I think he was in the running for it, seriously.
He was in the running in 2001, but Time wimped out and played politics instead.

Quote:
It is an inescapable fact of life that the bad, the evil, and the notorious often have a great deal influence on world affairs, and Time's annual "Man of the Year" selection is simply an acknowledgement of the person they perceive to have been that year's most influential individual, whatever the nature of that influence. Some of Time's previous "Man of the Year" selections such as Adolph Hitler, Joseph Stalin, and Ayatullah Khomeini (or even Mrs. Wallis Warfield Simpson) were not intended to heap laudatory praise upon those persons, but to simply recognize their profound effect upon world history.

So, by the standards Time has employed for more than seventy years, Osama bin Laden is an obvious choice as someone to be considered for designation as 2001's "Man of the Year." Certainly some may believe that there are better choices (i.e., that there are other people who have had more of an influence on world events in the past year than Osama bin Laden) or that as nothing more than a terrorist (i.e., someone lacking any official political standing) Osama bin Laden shouldn't be afforded any publicity at all — good or bad — by an American national news magazine, and those are legitimate issues one might choose to raise with Time.

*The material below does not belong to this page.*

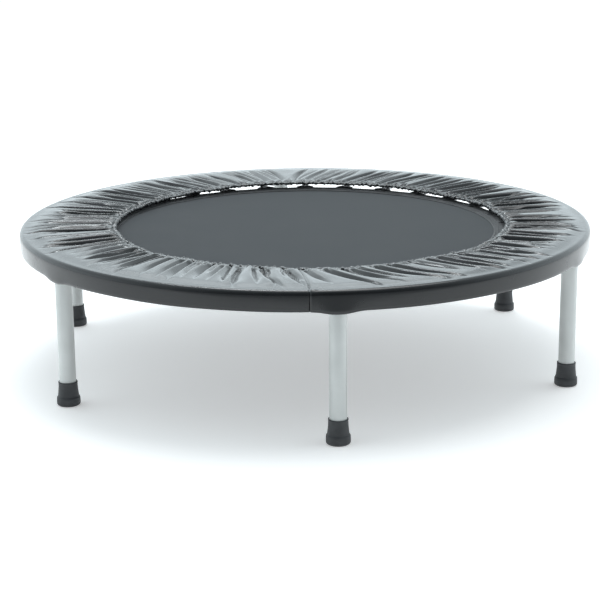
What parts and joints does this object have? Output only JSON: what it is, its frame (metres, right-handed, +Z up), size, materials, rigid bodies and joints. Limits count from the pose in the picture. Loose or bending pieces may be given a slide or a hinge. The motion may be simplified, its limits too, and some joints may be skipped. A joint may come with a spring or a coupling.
{
  "type": "mini trampoline",
  "caption": "Low round trampoline with a gathered glossy spring cover, woven mat, tube legs that screw off and rubber feet.",
  "frame": {"origin": "on the floor under the middle of the mat", "axes": "+Z up, -Y towards leg 1, legs numbered anticlockwise seen from above"},
  "size_m": [0.9143, 0.9196, 0.2255],
  "materials": {
    "hoop_steel": "satin silver-grey paint",
    "leg_steel": "satin silver-grey paint",
    "zinc_steel": "zinc plated",
    "spring_steel": "zinc plated wire",
    "cover_vinyl": "glossy coated vinyl, gathered",
    "elastic": "covered elastic",
    "mat_weave": "matt plain weave",
    "webbing": "woven webbing",
    "washer_nylon": "moulded",
    "foot_rubber": "moulded rubber"
  },
  "bodies": {
    "frame": {"frame_hoop": "hoop_steel", "springs": "spring_steel", "spring_cover": "cover_vinyl", "inner_elastic": "elastic", "outer_elastic": "elastic", "leg_1_seat": "leg_steel", "leg_1_stud": "zinc_steel", "leg_2_seat": "leg_steel", "leg_2_stud": "zinc_steel", "leg_3_seat": "leg_steel", "leg_3_stud": "zinc_steel", "leg_4_seat": "leg_steel", "leg_4_stud": "zinc_steel", "leg_5_seat": "leg_steel", "leg_5_stud": "zinc_steel", "leg_6_seat": "leg_steel", "leg_6_stud": "zinc_steel"},
    "bed": {"mat": "mat_weave", "mat_binding": "webbing", "mat_loops": "webbing", "mat_rings": "zinc_steel"},
    "washer_1": {"leg_1_washer": "washer_nylon"},
    "leg_1": {"leg_1_tube": "leg_steel", "leg_1_nut": "zinc_steel", "leg_1_foot_plate": "zinc_steel", "leg_1_foot": "foot_rubber"},
    "washer_2": {"leg_2_washer": "washer_nylon"},
    "leg_2": {"leg_2_tube": "leg_steel", "leg_2_nut": "zinc_steel", "leg_2_foot_plate": "zinc_steel", "leg_2_foot": "foot_rubber"},
    "washer_3": {"leg_3_washer": "washer_nylon"},
    "leg_3": {"leg_3_tube": "leg_steel", "leg_3_nut": "zinc_steel", "leg_3_foot_plate": "zinc_steel", "leg_3_foot": "foot_rubber"},
    "washer_4": {"leg_4_washer": "washer_nylon"},
    "leg_4": {"leg_4_tube": "leg_steel", "leg_4_nut": "zinc_steel", "leg_4_foot_plate": "zinc_steel", "leg_4_foot": "foot_rubber"},
    "washer_5": {"leg_5_washer": "washer_nylon"},
    "leg_5": {"leg_5_tube": "leg_steel", "leg_5_nut": "zinc_steel", "leg_5_foot_plate": "zinc_steel", "leg_5_foot": "foot_rubber"},
    "washer_6": {"leg_6_washer": "washer_nylon"},
    "leg_6": {"leg_6_tube": "leg_steel", "leg_6_nut": "zinc_steel", "leg_6_foot_plate": "zinc_steel", "leg_6_foot": "foot_rubber"}
  },
  "joints": [
    {"name": "bed_bounce", "type": "slide", "parent": "frame", "child": "bed", "axis": [0, 0, 1], "range_m": [-0.07, 0], "stiffness_N_per_m": 15000, "deforming": ["springs"]},
    {"name": "leg_1_drop", "type": "slide", "parent": "frame", "child": "washer_1", "axis": [0, 0, 1], "range_m": [-0.012, 0]},
    {"name": "leg_1_unscrew", "type": "hinge", "parent": "washer_1", "child": "leg_1", "pos_m": [0, -0.442, 0.18], "axis": [0, 0, 1], "range_deg": [-2880, 0]},
    {"name": "leg_2_drop", "type": "slide", "parent": "frame", "child": "washer_2", "axis": [0, 0, 1], "range_m": [-0.012, 0]},
    {"name": "leg_2_unscrew", "type": "hinge", "parent": "washer_2", "child": "leg_2", "pos_m": [0.38278, -0.221, 0.18], "axis": [0, 0, 1], "range_deg": [-2880, 0]},
    {"name": "leg_3_drop", "type": "slide", "parent": "frame", "child": "washer_3", "axis": [0, 0, 1], "range_m": [-0.012, 0]},
    {"name": "leg_3_unscrew", "type": "hinge", "parent": "washer_3", "child": "leg_3", "pos_m": [0.38278, 0.221, 0.18], "axis": [0, 0, 1], "range_deg": [-2880, 0]},
    {"name": "leg_4_drop", "type": "slide", "parent": "frame", "child": "washer_4", "axis": [0, 0, 1], "range_m": [-0.012, 0]},
    {"name": "leg_4_unscrew", "type": "hinge", "parent": "washer_4", "child": "leg_4", "pos_m": [0, 0.442, 0.18], "axis": [0, 0, 1], "range_deg": [-2880, 0]},
    {"name": "leg_5_drop", "type": "slide", "parent": "frame", "child": "washer_5", "axis": [0, 0, 1], "range_m": [-0.012, 0]},
    {"name": "leg_5_unscrew", "type": "hinge", "parent": "washer_5", "child": "leg_5", "pos_m": [-0.38278, 0.221, 0.18], "axis": [0, 0, 1], "range_deg": [-2880, 0]},
    {"name": "leg_6_drop", "type": "slide", "parent": "frame", "child": "washer_6", "axis": [0, 0, 1], "range_m": [-0.012, 0]},
    {"name": "leg_6_unscrew", "type": "hinge", "parent": "washer_6", "child": "leg_6", "pos_m": [-0.38278, -0.221, 0.18], "axis": [0, 0, 1], "range_deg": [-2880, 0]}
  ],
  "couplings": [
    {"joint": "leg_1_unscrew", "follows": "leg_1_drop", "rad_per_m": 4188.8},
    {"joint": "leg_2_unscrew", "follows": "leg_2_drop", "rad_per_m": 4188.8},
    {"joint": "leg_3_unscrew", "follows": "leg_3_drop", "rad_per_m": 4188.8},
    {"joint": "leg_4_unscrew", "follows": "leg_4_drop", "rad_per_m": 4188.8},
    {"joint": "leg_5_unscrew", "follows": "leg_5_drop", "rad_per_m": 4188.8},
    {"joint": "leg_6_unscrew", "follows": "leg_6_drop", "rad_per_m": 4188.8}
  ]
}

But complaints along the lines of "How dare you even consider honoring a murderer like Osama bin Laden!" are likely to fall on deaf ears, because honor is not what Time's "Man of the Year" is about.

Update: Time avoided the controversy by naming New York mayor Rudy Giuliani as their Person of the Year for 2001, disdaining Osama bin Laden as a "garden variety terrorist":

Though we spent hours debating the pros and cons of naming Osama bin Laden, it ultimately became easy to dismiss him," said managing editor Jim Kelly. "He is not a larger-than-life figure with broad historical sweep . . . he is smaller than life, a garden-variety terrorist whose evil plan succeeded beyond his highest hopes."